His love would fill us up so much with peace and joy and gratitude that it would spill out to others. We would look at the people around us through His eyes. And we would desire to “Do nothing out of selfish ambition or vain conceit, but in humility consider others better than [ourselves].” And we would “look not only to [our] own interests, but also to the interests of others.” (Philippians 2:3-4)
Out of amazing thankfulness for the mercy and grace and love that God has given us, we would begin to see others not as nuisances or bothers, but as people who need to know God’s mercy and grace and love, too. We would put aside our petty differences and judgmental attitudes, because we would want them to experience Christ’s love through us. We would become more careful that we “Love our neighbor as [ourselves].” (Matthew 22:29) So that they might come to know our good, loving Father, too.
We would not let “any unwholesome talk come out of [our] mouths, but only what is helpful for building others up according to their needs, that it may benefit those who listen.” (Ephesians 4:29) We would be more concerned about the eternal souls of those around us than with our own “nice, little life.” If we do not know this kind of love for others, it’s because we haven’t fully grasped the Father’s love for us.
To really “Taste and see that the Lord is good” (Psalm 34:8) would make us so hungry and thirsty for Him that we would diligently search for Him - with all that is within us - through prayer and His Word. We would find that our “delight is in the law of the Lord, and on his law [we would meditate] day and night.” (Psalm 1:2) If we do not know this kind of hunger and thirst for Him, it’s because we haven’t fully grasped the Father’s love for us.
We would be free - free to trust, free to exercise faith, free to love Him, to love others, to love ourselves, and free to let Him and others love us. And as we followed Him boldly into the future - fully confident in His goodness and love - amazing things could be possible. Life would become so much more than we ever thought it could be, nestled safe in His arms. If only!
Satan knows this. And so he does what he can to keep us in bondage to the lie that God is not really good and that we have to earn His love, in bondage to our fears that we are not good enough or worthy enough to be loved as we are. This keeps us busy with our performance, and never really able to experience the love that we work so hard for. The Love that is already there!
Or maybe, on the flip side, we are kept in bondage to the lie that we have earned His love and His pleasure. There are those who feel that they are so lovable, special, and holy that they have earned His love and His extra-special favor. Maybe you went on a mission’s trip or serve at church? Maybe you’ve “done it better” than others? Maybe you wrote a book about your experiences?

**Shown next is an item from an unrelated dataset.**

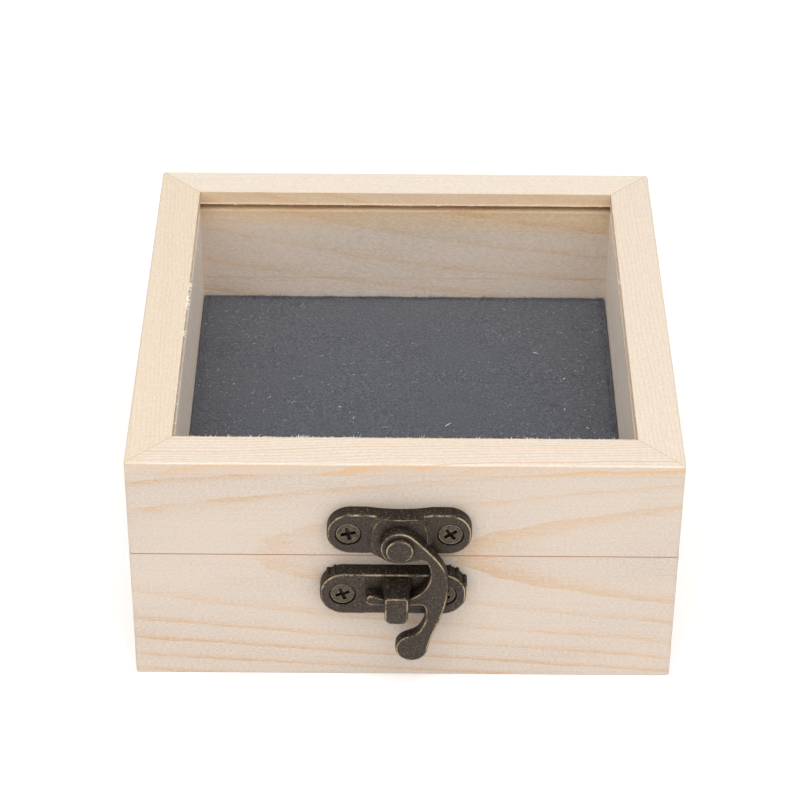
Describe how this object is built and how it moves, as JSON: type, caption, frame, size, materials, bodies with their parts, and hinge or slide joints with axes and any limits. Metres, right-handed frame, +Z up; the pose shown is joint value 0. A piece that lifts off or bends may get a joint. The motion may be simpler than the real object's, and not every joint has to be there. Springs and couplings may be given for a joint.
{
  "type": "coin display box",
  "caption": "Square pine display box for coins: glass-topped lid hinged at the back, foam pad inside, swing-hook latch in front.",
  "frame": {"origin": "middle of the box's underside, where the two middle planes of the square box meet the surface it stands on", "axes": "+X to the right seen from the latch side, +Y from the latch to the hinges, +Z up"},
  "size_m": [0.102, 0.1141, 0.0502],
  "materials": {
    "pine_walls": "bare sanded pine, pale with fine orange-tan growth lines",
    "pine_trim": "bare sanded pine strip, straight grained",
    "pine_panel": "bare sanded pine panel",
    "clear_glass": "clear float glass",
    "charcoal_foam": "charcoal fine-celled foam with a felted surface",
    "latch_bronze": "antique bronze plate, dark in the hollows and rubbed brassy on the edges",
    "bronze_screws": "antique bronze plated screws",
    "hinge_bronze": "antique bronze plate"
  },
  "bodies": {
    "base": {"base_front_wall": "pine_walls", "base_right_wall": "pine_walls", "base_back_wall": "pine_walls", "base_left_wall": "pine_walls", "bottom_panel": "pine_panel", "foam_pad": "charcoal_foam", "catch_plate": "latch_bronze", "catch_plate_screws": "bronze_screws", "base_hinge_leaf_left": "hinge_bronze", "base_hinge_leaf_right": "hinge_bronze", "hinge_pin_left": "hinge_bronze", "hinge_pin_right": "hinge_bronze", "base_hinge_screws": "bronze_screws"},
    "lid": {"lid_front_wall": "pine_walls", "lid_right_wall": "pine_walls", "lid_back_wall": "pine_walls", "lid_left_wall": "pine_walls", "top_trim_front": "pine_trim", "top_trim_right": "pine_trim", "top_trim_back": "pine_trim", "top_trim_left": "pine_trim", "glass_pane": "clear_glass", "latch_plate": "latch_bronze", "latch_plate_screws": "bronze_screws", "latch_rivet": "latch_bronze", "lid_hinge_leaf_left": "hinge_bronze", "lid_hinge_leaf_right": "hinge_bronze", "lid_hinge_screws": "bronze_screws"},
    "hook": {"latch_hook": "latch_bronze"}
  },
  "joints": [
    {"name": "lid_hinge", "type": "hinge", "parent": "base", "child": "lid", "pos_m": [0, 0.0527, 0.02915], "axis": [-1, 0, 0], "range_deg": [0, 180]},
    {"name": "hook_pivot", "type": "hinge", "parent": "lid", "child": "hook", "pos_m": [-0.00083, -0.0555, 0.03496], "axis": [0, -1, 0], "range_deg": [0, 135]}
  ]
}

And to you I say, whose glory are you working for? Is there any part of you swelling with pride because of the glory and praise that you are stealing from God? Do you desperately need God or do you live like He desperately needs you? It might be time to dig deep into the Word and tremble before God’s holiness and glory.
I say, again, it’s not about you. It’s about God and His gift of eternal love, available to the lowest of the low as much as anyone else. I think sometimes it might be easier for God’s love and holiness to get through to someone who has fallen “lower” and has been “forgiven more,” because they recognize their lowliness compared to God and they appreciate His gifts of love and forgiveness more. The rest of the “high and mighty, righteous church people” who give so generously of themselves to help those “lowly” others might just be missing out on the kind of genuine, deeply-touching, deeply-thankful relationship with God that the “lowly” experience. Just a thought.
Salvation, forgiveness, grace, mercy, faith, His Word, blessings, life, and abundant love - these are all gifts from God, among many others. Gifts that are meant to bring us closer to Him, to give us a meaningful, abundant, God-glorifying, God-centered life. We can’t earn them, and we can’t be complete without them. But it’s not about being (or not being) good enough or worthy enough. It’s all about our amazingly gracious, merciful, and loving Father, and His choice to make these gifts available to all, in spite of who we are and what we “deserve.”
It takes a humble heart to simply accept a gift in genuine thankfulness. Ever notice how adults can’t just accept gifts without feeling like they have to give one back, like they have to remain on an even level with the gift-giver? But children - humble children - can just accept the gift and be thankful for it, honoring the giver with genuine gratitude for a gift they didn’t earn.
We all need to be broken before God if we want to be used by Him, to glorify Him, to experience all of His gifts, to know His love, and to have the closest, most secure relationship with Him possible. We need to be broken because we get in the way of all this. Our accomplishments, our efforts, our wills, our fears, our desires, etc. All of these things can stunt us, keep us from living life to the fullest as God intends.
And so we need to be broken. Not broken like a vase gets smashed or a broken heart. He doesn’t break us to destroy us or crush us. He breaks us so He can rebuild us better, stronger, healed, like a doctor breaking a bone that healed wrong so that he can reset it. He breaks us so that we learn to be obedient and can be used by Him. He breaks us from our slavery to self so that we can be fully filled with Him, fully used by Him, fully glorify Him, and feel fully loved by Him. And this is why they call it being sweetly broken!